Mystery Stones

The French love to carve their initials and date above doorways. This is at La Fromagerie de Montbéliard. The original building was a farm house/barn built by Joseph Graber in 1834. 


We had the opportunity to visit the Guemann ancestral home in Etobon, where Guemann cousins (very distant) of Janice and Sue live. Above one of the windows is the date that ends in 70 and the initials DM. I suspect the date is 1670 and DM stands for Dimanche Marrage. The Guemann ancestor married into the Yoder family who worked for the family Marrage. In 1810, the Guemann family bought the farm.

 

According to the Guemann descendent who lives at the farm, when the château was destroyed, villagers were allowed to use the stones for building. It is likely that this stone saying 1582 came from the château and was used in this outbuilding.

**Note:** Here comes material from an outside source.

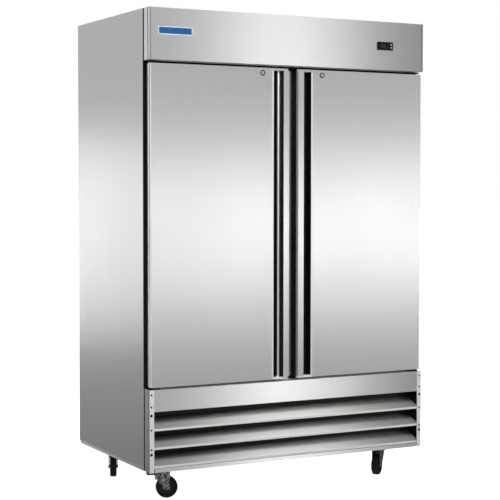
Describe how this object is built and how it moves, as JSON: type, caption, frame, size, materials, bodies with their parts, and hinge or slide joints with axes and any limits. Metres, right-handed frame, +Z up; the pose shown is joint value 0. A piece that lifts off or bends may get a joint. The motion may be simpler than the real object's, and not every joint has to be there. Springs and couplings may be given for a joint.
{
  "type": "reach-in refrigerator",
  "caption": "Upright stainless reach-in refrigerator with swinging solid doors, full-height recessed grips, header controller, louvred base and casters.",
  "frame": {"origin": "on the floor under the centre of the whole object's box", "axes": "+Z up, +X to the right seen from the front, +Y from the doors to the back"},
  "size_m": [1.374, 0.822, 2.095],
  "materials": {
    "stainless": "vertical brushed grain",
    "galvanised": "dull zinc coat",
    "foam": "sealed rigid foam",
    "liner": "white satin",
    "black_plastic": "satin",
    "gasket_rubber": "matt",
    "blue_plate": "gloss with a pale border",
    "display_lens": "gloss",
    "fin_aluminium": "mill finish",
    "shelf_wire": "epoxy coated",
    "black_enamel": "satin enamel",
    "lamp_lens": "opal",
    "zinc_plate": "bright zinc",
    "nylon": "plain",
    "wheel_rubber": "hard black rubber"
  },
  "bodies": {
    "cabinet": {"back_panel": "galvanised", "base_pan": "stainless", "cabinet_foam": "foam", "cabinet_liner": "liner", "caster_plates": "zinc_plate", "compressor": "black_enamel", "condenser_coil": "fin_aluminium", "condenser_shroud": "black_enamel", "condensing_base": "galvanised", "controller_display": "display_lens", "controller_housing": "black_plastic", "evaporator_coil": "fin_aluminium", "evaporator_cover": "liner", "face_frame": "stainless", "fan_motors": "black_enamel", "grille_brackets": "stainless", "grille_screws": "zinc_plate", "header_panel": "stainless", "hinge_brackets": "zinc_plate", "interior_light": "lamp_lens", "louvre_slats": "stainless", "mullion": "stainless", "name_plate": "blue_plate", "power_gland": "black_plastic", "shelf_supports": "stainless", "side_panels": "stainless", "sill_panel": "stainless", "top_panel": "galvanised", "wire_shelves": "shelf_wire"},
    "left_door": {"left_door_skin": "stainless", "left_door_foam": "foam", "left_door_liner": "liner", "left_door_gasket": "gasket_rubber", "left_door_bushes": "nylon", "left_handle_channel": "black_plastic", "left_handle_grip": "stainless"},
    "left_lock": {"left_door_lock": "zinc_plate"},
    "right_door": {"right_door_skin": "stainless", "right_door_foam": "foam", "right_door_liner": "liner", "right_door_gasket": "gasket_rubber", "right_door_bushes": "nylon", "right_handle_channel": "black_plastic", "right_handle_grip": "stainless"},
    "right_lock": {"right_door_lock": "zinc_plate"},
    "button_up_body": {"button_up": "black_plastic"},
    "button_down_body": {"button_down": "black_plastic"},
    "evaporator_fan_left_body": {"evaporator_fan_left": "black_plastic"},
    "evaporator_fan_right_body": {"evaporator_fan_right": "black_plastic"},
    "condenser_fan_body": {"condenser_fan": "black_plastic"},
    "front_left_swivel": {"caster_fork_front_left": "zinc_plate"},
    "front_left_wheel": {"caster_wheel_front_left": "wheel_rubber"},
    "front_left_pedal": {"brake_pedal_front_left": "black_enamel"},
    "front_right_swivel": {"caster_fork_front_right": "zinc_plate"},
    "front_right_wheel": {"caster_wheel_front_right": "wheel_rubber"},
    "front_right_pedal": {"brake_pedal_front_right": "black_enamel"},
    "rear_left_swivel": {"caster_fork_rear_left": "zinc_plate"},
    "rear_left_wheel": {"caster_wheel_rear_left": "wheel_rubber"},
    "rear_right_swivel": {"caster_fork_rear_right": "zinc_plate"},
    "rear_right_wheel": {"caster_wheel_rear_right": "wheel_rubber"}
  },
  "joints": [
    {"name": "left_door_hinge", "type": "hinge", "parent": "cabinet", "child": "left_door", "pos_m": [-0.663, -0.373, 1.185], "axis": [0, 0, 1], "range_deg": [-120, 0]},
    {"name": "right_door_hinge", "type": "hinge", "parent": "cabinet", "child": "right_door", "pos_m": [0.663, -0.373, 1.185], "axis": [0, 0, 1], "range_deg": [0, 120]},
    {"name": "left_lock_turn", "type": "hinge", "parent": "left_door", "child": "left_lock", "pos_m": [-0.149, -0.39, 1.842], "axis": [0, -1, 0], "range_deg": [0, 90]},
    {"name": "right_lock_turn", "type": "hinge", "parent": "right_door", "child": "right_lock", "pos_m": [0.149, -0.39, 1.842], "axis": [0, 1, 0], "range_deg": [0, 90]},
    {"name": "button_up_press", "type": "slide", "parent": "cabinet", "child": "button_up_body", "axis": [0, 1, 0], "range_m": [0, 0.0015], "stiffness_N_per_m": 250},
    {"name": "button_down_press", "type": "slide", "parent": "cabinet", "child": "button_down_body", "axis": [0, 1, 0], "range_m": [0, 0.0015], "stiffness_N_per_m": 250},
    {"name": "evaporator_fan_left_spin", "type": "hinge", "parent": "cabinet", "child": "evaporator_fan_left_body", "pos_m": [-0.15, 0.021, 1.9585], "axis": [0, 1, 0], "continuous": true},
    {"name": "evaporator_fan_right_spin", "type": "hinge", "parent": "cabinet", "child": "evaporator_fan_right_body", "pos_m": [0.15, 0.021, 1.9585], "axis": [0, 1, 0], "continuous": true},
    {"name": "condenser_fan_spin", "type": "hinge", "parent": "cabinet", "child": "condenser_fan_body", "pos_m": [0, -0.214, 0.3], "axis": [0, 1, 0], "continuous": true},
    {"name": "front_left_caster_swivel", "type": "hinge", "parent": "cabinet", "child": "front_left_swivel", "pos_m": [-0.563, -0.235, 0.14], "axis": [0, 0, 1], "continuous": true},
    {"name": "front_left_wheel_roll", "type": "hinge", "parent": "front_left_swivel", "child": "front_left_wheel", "pos_m": [-0.53732, -0.24334, 0.0475], "axis": [0.309, 0.9511, 0], "continuous": true},
    {"name": "front_left_brake_pedal", "type": "hinge", "parent": "front_left_swivel", "child": "front_left_pedal", "pos_m": [-0.57632, -0.23067, 0.106], "axis": [-0.309, -0.9511, 0], "range_deg": [0, 12]},
    {"name": "front_right_caster_swivel", "type": "hinge", "parent": "cabinet", "child": "front_right_swivel", "pos_m": [0.563, -0.235, 0.14], "axis": [0, 0, 1], "continuous": true},
    {"name": "front_right_wheel_roll", "type": "hinge", "parent": "front_right_swivel", "child": "front_right_wheel", "pos_m": [0.54232, -0.25235, 0.0475], "axis": [0.6428, -0.766, 0], "continuous": true},
    {"name": "front_right_brake_pedal", "type": "hinge", "parent": "front_right_swivel", "child": "front_right_pedal", "pos_m": [0.57373, -0.226, 0.106], "axis": [-0.6428, 0.766, 0], "range_deg": [0, 12]},
    {"name": "rear_left_caster_swivel", "type": "hinge", "parent": "cabinet", "child": "rear_left_swivel", "pos_m": [-0.563, 0.305, 0.14], "axis": [0, 0, 1], "continuous": true},
    {"name": "rear_left_wheel_roll", "type": "hinge", "parent": "rear_left_swivel", "child": "rear_left_wheel", "pos_m": [-0.57224, 0.27963, 0.0475], "axis": [0.9397, -0.342, 0], "continuous": true},
    {"name": "rear_right_caster_swivel", "type": "hinge", "parent": "cabinet", "child": "rear_right_swivel", "pos_m": [0.563, 0.305, 0.14], "axis": [0, 0, 1], "continuous": true},
    {"name": "rear_right_wheel_roll", "type": "hinge", "parent": "rear_right_swivel", "child": "rear_right_wheel", "pos_m": [0.53853, 0.29359, 0.0475], "axis": [0.4226, -0.9063, 0], "continuous": true}
  ]
}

The Guemann cousin found this stone buried in the back yard and brought it up to the house. This young woman was part of a family who met tragedy: one brother was killed in WWI, and the two remaining brothers were massacred by Germans in WWII along with all the men of the village. Only two sisters were left in the family, one who never married and the other from whom current occupants descend. The stone may have been retrieved from the cemetery in Étobon when old graves and markers made way for newer graves.


Another sad story. This is the remnant of a much larger stone building which was the home and the mill of Pierre Stucki, Le Moulin de Notre Dame de Lure, France. He was an early immigrant to NW Ohio in the 1830s, and many in NW Ohio descend from him and his two oldest daughters, who married brothers in the Short/Schad family. A fire in December 2017 destroyed the left side of the structure.